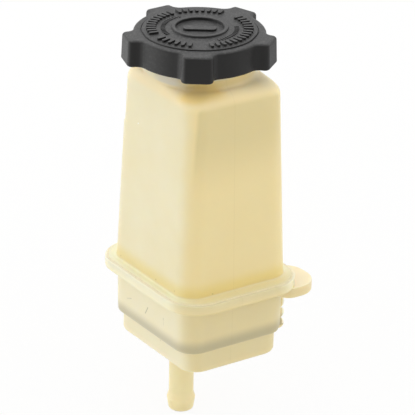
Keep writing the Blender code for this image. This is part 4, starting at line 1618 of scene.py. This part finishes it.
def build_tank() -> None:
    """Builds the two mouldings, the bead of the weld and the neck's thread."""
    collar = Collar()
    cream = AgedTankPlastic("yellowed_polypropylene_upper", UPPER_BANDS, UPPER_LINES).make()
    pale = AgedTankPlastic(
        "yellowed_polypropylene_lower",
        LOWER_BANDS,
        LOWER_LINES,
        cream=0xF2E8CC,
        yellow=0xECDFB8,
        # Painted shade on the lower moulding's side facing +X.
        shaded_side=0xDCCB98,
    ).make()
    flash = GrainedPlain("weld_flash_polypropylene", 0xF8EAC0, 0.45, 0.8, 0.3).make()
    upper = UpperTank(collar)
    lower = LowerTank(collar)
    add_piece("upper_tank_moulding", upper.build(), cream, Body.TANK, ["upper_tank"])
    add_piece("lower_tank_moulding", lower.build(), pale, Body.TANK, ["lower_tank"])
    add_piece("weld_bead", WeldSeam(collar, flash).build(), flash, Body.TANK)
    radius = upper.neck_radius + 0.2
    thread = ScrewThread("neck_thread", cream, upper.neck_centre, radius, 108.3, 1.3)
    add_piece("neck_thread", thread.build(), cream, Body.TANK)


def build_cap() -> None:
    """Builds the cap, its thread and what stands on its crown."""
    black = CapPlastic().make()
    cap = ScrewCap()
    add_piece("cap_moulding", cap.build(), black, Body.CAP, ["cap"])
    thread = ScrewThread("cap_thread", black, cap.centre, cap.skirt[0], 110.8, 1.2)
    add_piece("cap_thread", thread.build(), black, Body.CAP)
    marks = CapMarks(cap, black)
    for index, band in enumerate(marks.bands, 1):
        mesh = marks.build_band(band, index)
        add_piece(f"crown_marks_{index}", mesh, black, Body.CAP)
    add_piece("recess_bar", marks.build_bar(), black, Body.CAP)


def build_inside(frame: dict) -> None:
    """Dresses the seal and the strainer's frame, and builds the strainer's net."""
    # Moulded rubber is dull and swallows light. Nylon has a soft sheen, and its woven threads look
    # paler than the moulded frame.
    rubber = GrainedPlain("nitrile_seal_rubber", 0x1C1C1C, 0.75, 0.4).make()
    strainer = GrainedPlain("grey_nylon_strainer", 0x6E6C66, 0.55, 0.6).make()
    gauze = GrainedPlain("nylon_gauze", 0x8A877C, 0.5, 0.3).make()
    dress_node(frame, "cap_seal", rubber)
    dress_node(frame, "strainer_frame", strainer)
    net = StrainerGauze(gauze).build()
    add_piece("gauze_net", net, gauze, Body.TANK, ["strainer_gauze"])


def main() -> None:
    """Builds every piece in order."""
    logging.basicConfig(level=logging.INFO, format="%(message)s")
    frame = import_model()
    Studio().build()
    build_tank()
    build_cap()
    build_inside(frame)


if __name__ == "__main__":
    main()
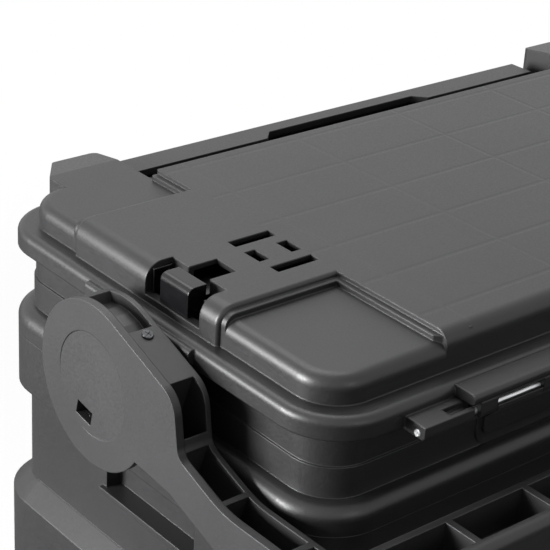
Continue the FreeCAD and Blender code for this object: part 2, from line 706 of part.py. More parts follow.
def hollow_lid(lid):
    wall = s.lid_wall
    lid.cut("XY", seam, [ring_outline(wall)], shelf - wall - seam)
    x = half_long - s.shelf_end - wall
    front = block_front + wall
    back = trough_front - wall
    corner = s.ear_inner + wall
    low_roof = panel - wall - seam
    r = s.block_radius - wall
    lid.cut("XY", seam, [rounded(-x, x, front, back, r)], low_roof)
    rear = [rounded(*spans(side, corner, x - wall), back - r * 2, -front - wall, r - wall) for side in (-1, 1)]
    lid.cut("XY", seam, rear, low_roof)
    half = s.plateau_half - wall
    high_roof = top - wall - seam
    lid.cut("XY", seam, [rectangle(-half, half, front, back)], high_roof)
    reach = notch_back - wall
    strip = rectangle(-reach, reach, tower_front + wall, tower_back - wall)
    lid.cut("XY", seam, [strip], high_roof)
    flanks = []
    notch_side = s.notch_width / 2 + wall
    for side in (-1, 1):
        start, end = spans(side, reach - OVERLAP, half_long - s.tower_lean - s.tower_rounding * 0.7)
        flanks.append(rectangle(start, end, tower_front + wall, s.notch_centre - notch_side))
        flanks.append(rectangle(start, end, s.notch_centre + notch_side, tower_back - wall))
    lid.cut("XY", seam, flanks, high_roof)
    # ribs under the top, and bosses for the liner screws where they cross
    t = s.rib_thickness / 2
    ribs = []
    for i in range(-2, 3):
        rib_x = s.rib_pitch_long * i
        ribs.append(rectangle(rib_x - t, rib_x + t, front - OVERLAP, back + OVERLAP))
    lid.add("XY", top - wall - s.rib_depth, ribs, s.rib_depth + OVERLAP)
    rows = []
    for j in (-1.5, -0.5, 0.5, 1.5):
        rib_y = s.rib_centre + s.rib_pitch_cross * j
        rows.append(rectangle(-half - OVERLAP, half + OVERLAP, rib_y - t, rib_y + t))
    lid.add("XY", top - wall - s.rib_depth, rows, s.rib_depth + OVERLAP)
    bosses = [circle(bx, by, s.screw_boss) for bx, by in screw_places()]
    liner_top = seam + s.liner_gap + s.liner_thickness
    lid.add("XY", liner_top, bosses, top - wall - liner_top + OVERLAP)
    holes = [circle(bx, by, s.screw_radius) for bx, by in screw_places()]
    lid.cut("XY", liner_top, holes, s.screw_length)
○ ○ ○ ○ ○
Scan the records above for the string "part", then select every line that holds it.

Keep writing the Blender code for this image. This is part 4, starting at line 1618 of scene.py. This part finishes it.
Continue the FreeCAD and Blender code for this object: part 2, from line 706 of part.py. More parts follow.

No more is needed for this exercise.